Similarly, for the absorbing end, we arrive at
$$
u_a = (\partial_\eta - \frac{la'}{2a^2} \partial_\chi)\big/\sqrt{a^2 - \left(\frac{la'}{2a}\right)^2}
$$
The redshift will be given by
$$
1+z = \frac{g(p_e,u_e)}{g(p_a,u_a)}
$$
where $p_e$ and $p_a$ denote photon momentum at time of emission and absorption, respectively.
Plugging in the values is left as an exercise for the reader. It will reproduce the result I gave above, using $H=\dot a/a$ and $a'=\dot aa$.

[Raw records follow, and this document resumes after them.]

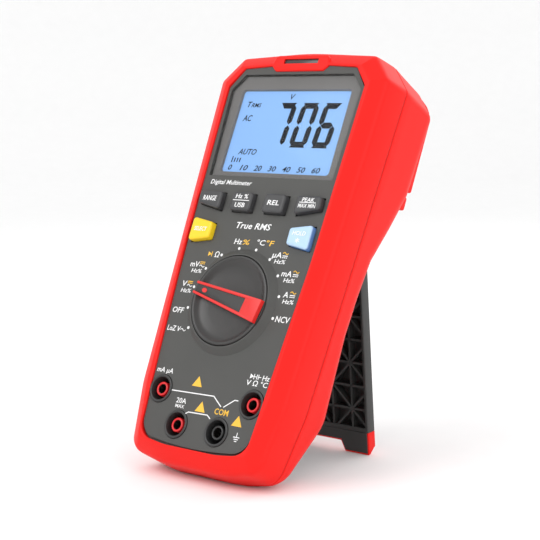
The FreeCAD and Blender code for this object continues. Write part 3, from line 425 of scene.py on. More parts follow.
def add_box(bm, x, y, z):
    """A box between (low, high) pairs."""
    made = bmesh.ops.create_cube(bm, size=1.0)["verts"]
    scale = Vector((x[1] - x[0], y[1] - y[0], z[1] - z[0]))
    middle = Vector((x[0] + x[1], y[0] + y[1], z[0] + z[1])) / 2
    for vert in made:
        vert.co = Vector(c * s for c, s in zip(vert.co, scale)) + middle
    return made


def boot_rubber():
    """Satin rubber: a fine moulded grain, faint mottling, and a slightly cloudy sheen."""
    shade = Shade("boot_rubber")
    cloud = shade.noise(35.0, 3.0)
    grain = shade.noise(5200.0, 2.0, 0.6)
    colour = shade.blend(cloud, rgb(0.76, 0.011, 0.008), rgb(0.81, 0.015, 0.011))
    rough = cloud * 0.10 + grain * 0.06 + 0.36
    normal = shade.bump(grain, 0.12, 0.00004)
    return shade.set(colour=colour, roughness=rough, normal=normal, specular=0.15)


RUBBER = boot_rubber()


def front_boot():
    bm = bmesh.new()
    sections = [
        (FACE, -0.35, 1.6), (FACE, -0.35, -0.3), (FACE, -0.42, -0.66), (FACE, -0.55, -0.8),
        (BODY, 6.6, -0.8), (BODY, 6.15, -0.6), (BODY, 5.7, -0.4), (BODY, 1.5, 2.35), (BODY, 0.75, 3.0),
        (BODY, 0.25, 3.9), (BODY, 0.0, 5.2), (BODY, -0.35, 8.5), (BODY, -0.95, 15.2), (BODY, -0.9, 15.6),
        (BODY, -0.6, 15.85), (BODY, 2.8, 15.85), (BODY, 3.0, 5.4), (BODY, 6.0, 1.9),
    ]
    first, last = grow_rings(bm, [flat_ring(*section) for section in sections])
    bmesh.ops.bridge_loops(bm, edges=ring_edges(bm, last) + ring_edges(bm, first))
    hold_heel(bm)
    bump = build_up(mirrored(BUMP), [(0.0, 3.0), (0.0, -0.35), (0.2, -0.65), (0.6, -0.8)], 4)
    bm = carve(bm, bump, "UNION")
    slot = bmesh.new()
    add_box(slot, (-SLOT_HALF, SLOT_HALF), (-2.0, 1.6), SLOT_HEIGHTS)
    bm = carve(bm, slot)
    finish_piece("front_boot_rubber", bm, RUBBER, "housing", ("front_boot",), smooth=50.0)


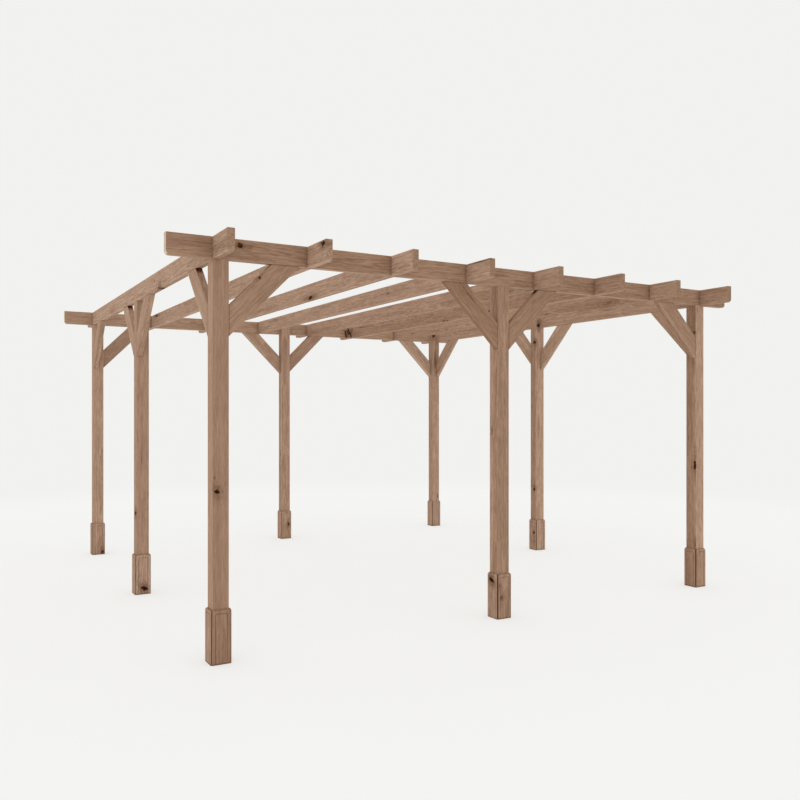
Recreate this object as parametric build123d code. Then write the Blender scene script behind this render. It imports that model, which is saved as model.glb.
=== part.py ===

${}^1$ if the tube isn't perfectly rigid, metric expansion would deform the tube (remember, locally, gravitational effects including metric expansion will manifest as pseudo-forces)
A: The answer to your question is a big yes. Contrary to popular belief, space does expand everywhere because of dark energy (it is just that the effect is hardly measurable in places where the other forces dominate, and counteract dark energy). It is very confusing when you learn on this site that matter does not expand, because the other forces overcome space expansion. True, matter does not expand, but space does on all scales (the effect is different in different regions with different matter density).

For example, the solar system does expand due to cosmological expansion, but the effect is undetectably small. See Cooperstock, Faraoni, and Vollick, "The influence of the cosmological expansion on local systems," arxiv.org/abs/astro-ph/9803097v1
  The strain on a bound system is proportional to (d/dt)(a¨/a), where a(t) is the cosmological scale factor. This quantity is not constant in realistic models, and can be nonzero even if the cosmological constant is zero. Also, it vanishes identically in a cosmology that consists only of dark energy (=cosmological constant).

Why does space expansion not expand matter?
Now to the that tube. Yes, there is tension on that tube.

So if you could tie two objects together with a string many light years long, to keep them at rest relative to each other, there really would be a tension in that string. That tension arises because you are forcing the objects to accelerate away from the geodesics they would otherwise follow, and it arises in the same way as the tension in the string if you suspend an object in Earth's gravity.

On the expansion of space on small distances
Now to that tricky photon inside the tube (in vacuum).
Yes, the photon would undergo comsological redshift. This redshift is because space itself expands inside the tube, outside the tube, everywhere.
It is only a question of to what extent the wavelength would be stretched, because the two objects are held by a rigid tube.
You are confused because the distance between the two objects is held tight by the tube. You would intuitively think this stops space from expanding between the two objects too.
In reality it does not. Nothing stops space expansion, not even on the smallest scale (true, though, that on the QM scale the effect is hardly detectable). It is only the matter of the tube that is withstanding the expansion (but there is tension on it). But this does not stop space from expanding between the two objects.
It is just that the objects relative distance is constant (near constant because the tube gets stretched a little bit), but space still expands inbetween. Tricky beast. You could say that the objects get even closer relative to the expanding space. Welcome to dark energy.